## Exercise objective
Look through the listing and locate every line containing the word "finishes"; copy those lines.
-- BEGIN Material provided --
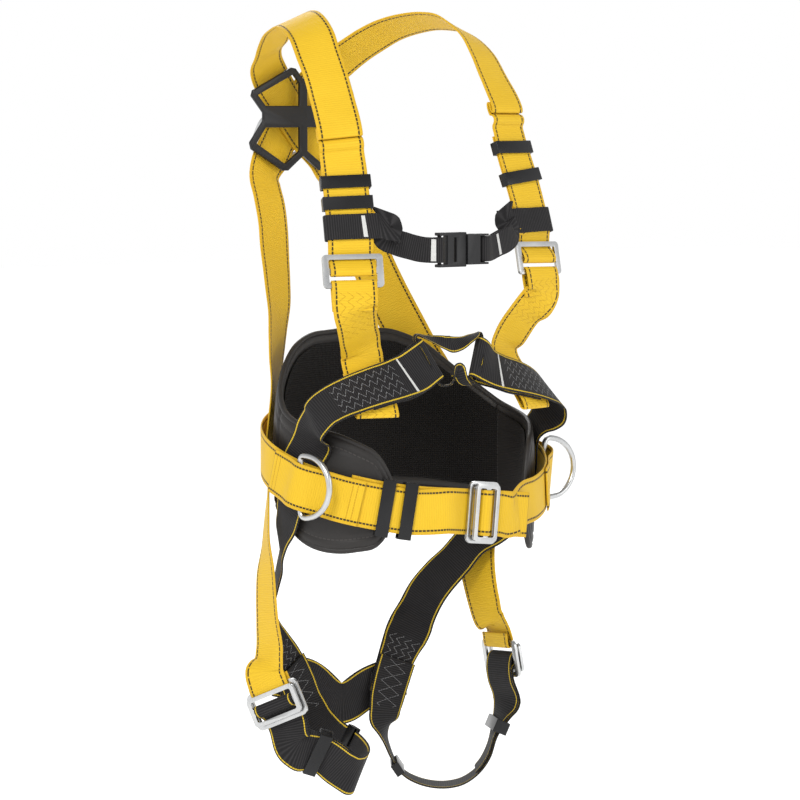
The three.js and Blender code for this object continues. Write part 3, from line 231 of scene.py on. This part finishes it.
def webbing_finish(name, width, dark=False, patches=(), belt=False, edged=True):
    """Woven webbing: ribs across, a bound edge, edge stitching and sewn patches.

    patches are (kind, start, end) along the strap in millimetres."""
    f = Finish(name)
    where = f.node("ShaderNodeUVMap", uv_map="web").outputs[0]
    parts = f.node("ShaderNodeSeparateXYZ", Vector=where)
    across = f.line(parts.outputs[0])
    along = f.line(parts.outputs[1])
    from_edge = across.math("MINIMUM", width - across)
    ribs = (along * (2 * math.pi / 2.3)).math("SINE") * 0.5 + 0.5
    cords = (across * (2 * math.pi / 1.5)).math("SINE") * 0.5 + 0.5
    broad = f.noise(11.0, 4.0, 0.6)
    cloudy = f.noise(42.0, 3.0, 0.6)
    fine = f.noise(900.0, 2.0, 0.6)
    height = ribs * 0.6 + cords * ribs * 0.2 + fine * 0.08
    if dark:
        body = f.mix(broad, CHARCOAL, CHARCOAL_WORN)
        body = f.mix(ribs * ribs * (cloudy * 0.6 + 0.25), body, CHARCOAL_RIB)
        if edged:
            border = from_edge.between(1.6, 3.0)
            dotted = along.dashes(1.9, 0.72) * 0.5 + 0.5
            body = f.mix(border * dotted, body, THREAD_GOLD)
            height = height + border * 0.5
    else:
        body = f.mix(broad, YELLOW_DEEP, YELLOW_PALE)
        body = f.mix(0.68, body, YELLOW)
        body = f.mix(ribs * 0.26 + cords * 0.08, body, YELLOW_DEEP)
        body = f.mix(cloudy * 0.22, body, YELLOW_PALE)
        selvedge = from_edge.below(2.6)
        body = f.mix(selvedge * 0.4, body, YELLOW_DEEP)
        near, far = (3.2, 5.0) if belt else (3.1, 4.7)
        threads = from_edge.between(near, far) * along.dashes(3.4 if belt else 4.4, 0.8)
        groove = from_edge.between(near - 0.4, far + 0.4)
        body = f.mix(groove * 0.3, body, YELLOW_DEEP)
        body = f.mix(threads * 0.96, body, THREAD_DARK)
        height = height - groove * 0.6 + threads * 0.5 + selvedge * 0.3
    sewn = f.line(0.0)
    pale = f.line(0.0)
    middle = width / 2
    for kind, start, end in patches:
        inside = along.between(start, end)
        if kind == "zigzag":
            rows = f.line(0.0)
            for offset in (-0.29, -0.1, 0.1, 0.29):
                wave = along.zigzag(9.0, width * 0.075)
                row = across - middle - wave - width * offset
                rows = rows.either(row.math("ABSOLUTE").below(0.5))
            sewn = sewn.either(rows * inside)
        elif kind == "lattice":
            wave = along.zigzag(24.0, width * 0.3)
            one = (across - middle - wave).math("ABSOLUTE").below(0.6)
            two = (across - middle + wave).math("ABSOLUTE").below(0.6)
            shifted = (along + 12.0).zigzag(24.0, width * 0.3)
            other = (across - middle - shifted).math("ABSOLUTE").below(0.6)
            sewn = sewn.either(one.either(two).either(other) * inside)
        elif kind == "rows":
            lines = (along - start).dashes(5.0, 0.2) * from_edge.above(5.5)
            sewn = sewn.either(lines * inside)
        elif kind == "bar":
            pale = pale.either(inside * from_edge.above(width * 0.07))
    if patches:
        stitch = (across + along * 0.35).dashes(2.6, 0.8)
        colour = THREAD_GREY if dark else YELLOW_DEEP
        body = f.mix(sewn * stitch * 0.92, body, colour)
        tack = across.dashes(1.3, 0.75) * 0.3 + 0.7
        body = f.mix(pale * tack * 0.95, body, THREAD_WHITE)
        height = height + (sewn * stitch + pale) * 1.2
    f.colour(body)
    f.rough(fine * 0.15 + (0.6 if dark else 0.52))
    f.relief(height, 0.0002)
    f.plain(Sheen_Weight=0.04, Sheen_Roughness=0.5, Specular_IOR_Level=0.14 if dark else 0.3)
    return f.material


# ---- webbing geometry
def neighbours_of(node):
    """A strap solid's corner points, and for each the points that it shares an edge with."""
    mesh = bmesh.new()
    mesh.from_mesh(nodes[node].data)
    bmesh.ops.remove_doubles(mesh, verts=mesh.verts, dist=SAME_POINT)
    near = {v.index: {e.other_vert(v).index for e in v.link_edges} for v in mesh.verts}
    mesh.verts.ensure_lookup_table()
    spots = [v.co.copy() for v in mesh.verts]
    mesh.free()
    return spots, near


def walked(start, near, seen):
    """From one ring of four corners to the next, until a step is not four corners."""
    chain = [sorted(start)]
    seen |= set(start)
    while True:
        step = {c for b in chain[-1] for c in near[b]} - seen
        if len(step) != 4:
            return chain
        chain.append(sorted(step))
        seen |= step


def end_rings(spots, near):
    """Rings of two short and two long sides that touch only one other ring."""
    thin = 0.0026
    found = []
    for a, group in near.items():
        for b in group:
            if b < a or (spots[a] - spots[b]).length > thin:
                continue
            for c in near[b] - {a}:
                for d in (near[c] & group) - {b}:
                    ring = {a, b, c, d}
                    beyond = {e for q in ring for e in near[q]} - ring
                    narrow = (spots[c] - spots[d]).length < thin
                    if narrow and len(beyond) == 4 and ring not in found:
                        found.append(ring)
    return found


def ring_chain(node):
    """The rings of four corners that a strap's solid is built from, in order along it."""
    spots, near = neighbours_of(node)
    chains = [walked(end, near, set()) for end in end_rings(spots, near)]
    best = max(chains, key=len)
    if 4 * len(best) < len(spots):
        held = {i for ring in best for i in ring}
        for chain in chains:
            if not held & {i for ring in chain for i in ring}:
                best = best + chain[::-1]
                break
    return [[spots[i] for i in ring] for ring in best]


def closed_ring_chain(node):
    """The same for a strap that closes on itself: its first ring is the shortest way round it."""
    spots, near = neighbours_of(node)
    a = 0
    around = None
    for b, d in itertools.permutations(near[a], 2):
        if d in near[b]:
            continue
        for c in (near[b] & near[d]) - {a} - near[a]:
            ring = [a, b, c, d]
            length = sum((spots[ring[i]] - spots[ring[i - 1]]).length for i in range(4))
            if around is None or length < around[0]:
                around = (length, ring)
    first = around[1]
    outside = {c for b in first for c in near[b]} - set(first)
    seed = min(outside)
    side = {seed}
    while True:
        more = {c for b in side for c in near[b] & outside} - side
        if not more:
            break
        side |= more
    chain = [sorted(first)] + walked(side, near, set(first) | (outside - side))
    chain.append(sorted(outside - side))
    chain.append(sorted(first))
    return [[spots[i] for i in ring] for ring in chain]


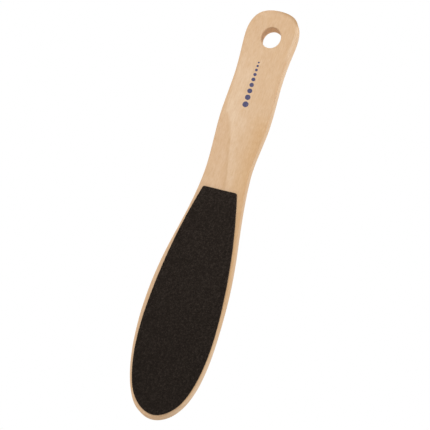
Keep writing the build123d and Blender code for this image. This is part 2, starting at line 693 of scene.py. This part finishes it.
# The side walls have less gold, except at the belly, and are paler at the butt and the tip.
WALL_FACING = (0.35, 0.9)
WALL_DEPTH = (-0.5 * MM, 4.5 * MM)
WALL_BELLY = ((-128 * MM, -150 * MM), (-198 * MM, -172 * MM))
BELLY_GOLD = 0.5                           # the part of the gold that stays there
WALL_PALE = ((-70 * MM, -15 * MM, 0.0, 0.6), (-170 * MM, -200 * MM, 0.0, 0.7))

# Grain patterns: cell across and along the fibres in mm, detail and roughness of the noise.
GRAIN = {
    "wander": (12, 24, 3.0, 0.5),
    "fibre": (0.6, 18, 3.0, 0.6),
    "streak": (2.4, 60, 3.0, 0.5),
    "blotch": (14, 30, 3.0, 0.5),
    "mottle": (3.5, 5, 3.0, 0.5),
    "fleck": (0.75, 3.0, 3.0, 0.6),
    "curl": (7, 2.2, 2.0, 0.5),
    "warm": (2.6, 7, 3.0, 0.5),
    "pore": (0.24, 3.2, 1.0, 0.5),
    "speck": (0.35, 0.8, 2.0, 0.5),
    "rubbed": (5, 16, 2.0, 0.5),
}
TONE = {                   # how much each pattern changes the wood's lightness
    "fibre": 0.15,
    "streak": 0.08,
    "blotch": 0.08,
    "mottle": 0.15,
    "fleck": 0.36,
}
WARM = (0.35, 0.8, 0.0, 0.25)              # ramps over the patterns of these names
PORE = (0.62, 0.74)
PORE_DARK = 0.20
PORE_DEEP = 0.6
END_FACING = (0.30, 0.95)                  # over how far the surface looks up or down
END_ACROSS = (-6 * MM, 9 * MM, 0.20, 0.24)
END_SPECK = 0.5                            # lifts the speckle noise to a mean of 1
END_ROUGH = 0.3

# The right shoulder's edge is sanded pale, the butt's and the tip's edges are dark, the wood
# under the tip is soaked, and the hole is a little lighter inside.
SHOULDER_ACROSS = (9 * MM, 11 * MM)
SHOULDER_ALONG = ((-16 * MM, -7 * MM), (12.5 * MM, 9 * MM))
SHOULDER_RUB = (0.08, 0.4)                 # over how rubbed the edge is
RUBBED_ACROSS = (-4 * MM, 8 * MM, 0.3, 0.5)
BUTT_ALONG = (9 * MM, 12.5 * MM)
BUTT_ACROSS = (-6 * MM, 7 * MM, 0.0, 0.85)
TIP_ALONG = (-222 * MM, -231 * MM)
TIP_ACROSS = (-8 * MM, 4 * MM, 0.0, 0.1)
SOAKED_ALONG = (-224 * MM, -231 * MM)
SOAKED_DEPTH = (3 * MM, 8 * MM, 0.0, 0.14)
HOLE_RADIUS = (6.6 * MM, 6.2 * MM)
HOLE_DEPTH = (1 * MM, 4 * MM, 0.0, 0.11)


def figure_colour(tree, x, z, depth, sideways, wander):
    """The colour of the figure, and how far along it each point lies."""
    # The figure leans as it goes through the board, so each face and wall shows it shifted.
    u = x - depth * FIGURE_LEAN + wander * WANDER[0]
    v = z + depth * FIGURE_DROP + wander * WANDER[1]
    fall = (FIGURE_APEX[1] - v).maths("MAXIMUM", 0.0)
    beside = u - (fall * FIGURE_CURVE).maths("SQRT") - FIGURE_APEX[0]
    below = fall.ramp(*BELOW_APEX)
    wall = sideways.ramp(*WALL_FACING) * depth.ramp(*WALL_DEPTH)
    belly = z.ramp(*WALL_BELLY[0]) * z.ramp(*WALL_BELLY[1])

    gold = u.ramp(*GOLD_ACROSS) * v.ramp(*GOLD_ALONG)
    gold = gold * (1 - wall * (1 - belly * BELLY_GOLD))
    tan = beside.ramp(*TAN_BESIDE) * below
    pale = beside.ramp(*PALE_BESIDE) * (beside / fall.ramp(*PALE_REACH)).ramp(*PALE_FADE)
    pale = pale * v.ramp(*PALE_HANDLE) * v.ramp(*PALE_BLADE)
    pale = pale + wall * (z.ramp(*WALL_PALE[0]) + z.ramp(*WALL_PALE[1]))
    line = beside.ramp(*LINE_SIDES[0]) * beside.ramp(*LINE_SIDES[1])
    line = line * (fall.ramp(*SETTLED) * LINE_SETTLED + below * LINE_STRENGTH)

    colour = blend(tree, gold, WOOD_PLAIN, WOOD_GOLD)
    colour = blend(tree, tan, colour, WOOD_TAN)
    colour = blend(tree, pale, colour, WOOD_PALE)
    return blend(tree, line, colour, WOOD_LINE), v


def wood_tone(grain, v, z):
    """The wood's lightness, about 1: fibres, streaks, flecks, and curl across the neck."""
    tone = 1 - z.ramp(*HANDLE_DARK)
    for name, amount in TONE.items():
        tone = tone + (grain[name] - 0.5) * amount
    curl = (v.ramp(*CURL_SIDES[0]) * v.ramp(*CURL_SIDES[1])).spread(*CURL_STRENGTH)
    return tone + (grain["curl"] - 0.5) * curl


def worn_colour(tree, colour, x, z, depth, arris, rubbed):
    """The colour with its edges rubbed, its butt and tip darker, and its hole burnished."""
    colour = blend(tree, rubbed * x.ramp(*RUBBED_ACROSS), colour, WOOD_LINE)
    butt = z.ramp(*BUTT_ALONG) * x.ramp(*BUTT_ACROSS)
    tip = z.ramp(*TIP_ALONG) * x.ramp(*TIP_ACROSS)
    colour = blend(tree, arris * (butt + tip), colour, WOOD_END)
    colour = blend(tree, z.ramp(*SOAKED_ALONG) * depth.ramp(*SOAKED_DEPTH), colour, WOOD_END)
    across, upright = x / HOLE_OVAL[0], z / HOLE_OVAL[1]
    drilled = (across * across + upright * upright).maths("SQRT").ramp(*HOLE_RADIUS)
    return blend(tree, 1.0, colour, grey(tree, drilled * depth.ramp(*HOLE_DEPTH) + 1.0), "MULTIPLY")


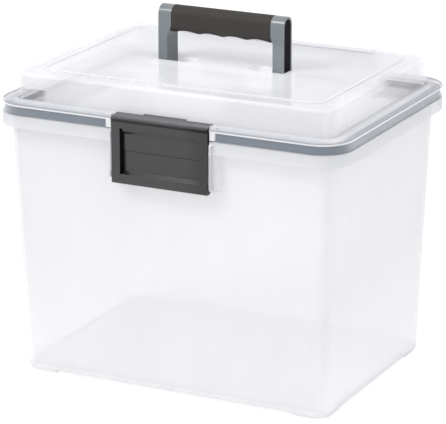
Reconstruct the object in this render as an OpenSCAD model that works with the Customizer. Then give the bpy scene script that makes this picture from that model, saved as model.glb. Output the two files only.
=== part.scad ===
// Portable file box: a clear tapered bin with a gasketed lift-off lid, two swinging
// latches and a rigid carry handle. The front is -Y, +Z is up, and z = 0 is the floor
// under the feet. All sizes are millimetres.

/* [Bin] */
// Outer width across the rim
rim_w = 355; // [340:1:375]
// Outer depth across the rim
rim_d = 263; // [250:1:285]
// Height of the rim above the floor
rim_z = 256; // [246:1:275]
// Corner radius of the rim, seen from above
rim_r = 30; // [26:1:34]
// How far the rim stands out from the wall under it
overhang = 10.5; // [9.5:0.5:12]
// How far each wall leans in between the rim and the floor
draft = 8.5; // [5:0.5:11]
// Corner radius of the walls, seen from above
wall_r = 15; // [12:1:20]
// Thickness of the walls
wall_t = 2.4; // [1.8:0.2:3]
// Thickness of the floor
floor_t = 3; // [2:0.5:5]
// Height of the corner feet under the floor
foot_h = 3; // [2:0.5:6]
// Length of each foot along the box's sides
foot_len = 34; // [20:1:50]
// Radius that rounds the bottom edge
bottom_r = 4; // [2:0.5:6]
// Thickness of the flat rim
rim_t = 2; // [1.6:0.2:3]
// Height of the skirt that hangs from the rim
skirt_h = 12; // [9:0.5:16]
// Thickness of the skirt
skirt_t = 2; // [1.6:0.2:2.6]

/* [Folder rails] */
// Distance from the short wall's inside to the rail's centre line
rail_in = 10; // [8:0.5:14]
// Thickness of the upright rail that a hanging folder hooks on
rail_t = 2.5; // [2:0.5:4]
// Height of the upright rail above its ledge
rail_h = 7; // [5:0.5:10]
// Depth of the rail's top below the rim
rail_drop = 8; // [6:0.5:14]
// Length of each rail from front to back
rail_len = 196; // [160:1:200]

/* [Seal] */
// Width of the gasket's cross-section
gasket_w = 6.4; // [5.4:0.2:7]
// Height of the gasket's cross-section
gasket_h = 8.6; // [7:0.2:11]
// Width of the bead on the rim that bites into the gasket
seal_bead_w = 1.2; // [1:0.1:1.8]
// Height of that bead
seal_bead_h = 2.2; // [1.4:0.2:3]
// Gap between the bead and its groove in the gasket
bead_gap = 0.4; // [0.3:0.05:0.6]
// Gap between the gasket and the lid's channel
gasket_gap = 0.3; // [0.2:0.05:0.5]

/* [Lid] */
// Thickness of the lid's flange and walls
lid_t = 2.4; // [2:0.2:3]
// Thickness of the lip outside the gasket
lip_t = 2; // [1.6:0.2:2.4]
// Gap between the lip and the bin's rim
lip_gap = 1; // [0.6:0.1:2]
// Height of the bead along the flange's edge
edge_bead_h = 0.8; // [0.4:0.1:1.2]
// Distance from the lid's edge to that bead
bead_in = 0.4; // [0.2:0.1:0.8]
// How far the dome stands in from the lid's edge
dome_inset = 14.5; // [13:0.5:17]
// Height of the dome above the flange
dome_h = 26.5; // [20:0.5:32]
// Corner radius of the dome, seen from above
dome_r = 15; // [12:1:20]
// Lean of the dome's walls over their height
dome_draft = 1; // [0.5:0.5:3]
// Radius that rounds the dome's top edge
dome_edge_r = 4; // [2:0.5:6]
// Width of the flat border round the sunken top panel
border_w = 21; // [16:1:28]
// Depth of the sunken top panel
panel_drop = 0.5; // [0.5:0.25:3]
// Width of the ridge round the panel
ridge_w = 3.5; // [2:0.5:5]
// Height of the ridge above the border
ridge_h = 1; // [0.4:0.1:1.5]

/* [Handle] */
// Width across the outside of the handle's legs
handle_w = 130.6; // [122:1:150]
// Height of the handle above the dome
handle_h = 51.2; // [46:0.1:65]
// Thickness of each leg below the grip
leg_t = 11.2; // [9:0.2:13]
// Thickness of the frame's head at each end of the grip
head_t = 13.5; // [12:0.5:17]
// Depth of each leg from front to back
leg_d = 18.8; // [16:0.2:20]
// Width of the flat strip along the handle's round top
crown_flat = 1; // [0.5:0.5:4]
// Height of the grip
grip_h = 25.2; // [22:0.2:28]
// Width of the flat strip along the grip's underside
grip_flat = 8; // [5:0.5:12]
// Height over which the grip's lower edges round off
grip_round = 5; // [3:0.5:6]
// Height over which the grip's ends spread to the legs
seam_rise = 6.5; // [4:0.5:9]
// Length of the plain collar at each end of the grip
collar_w = 3.4; // [2:0.2:6]
// Depth of each finger hollow
finger_depth = 2.5; // [1.5:0.25:4]
// Width of the ridges between the finger hollows
finger_ridge = 3; // [1:0.5:5]
// Height of the bar inside the grip
bar_h = 10; // [8:0.5:12]
// Depth of that bar from front to back
bar_d = 9; // [7:0.5:11]
// Depth of the wells that the legs stand in
well_depth = 14; // [11:0.5:17]
// Gap between a leg and the front and back of its well
well_gap = 1.2; // [0.8:0.1:3]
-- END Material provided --
## Result of the exercise
The three.js and Blender code for this object continues. Write part 3, from line 231 of scene.py on. This part finishes it.
Keep writing the build123d and Blender code for this image. This is part 2, starting at line 693 of scene.py. This part finishes it.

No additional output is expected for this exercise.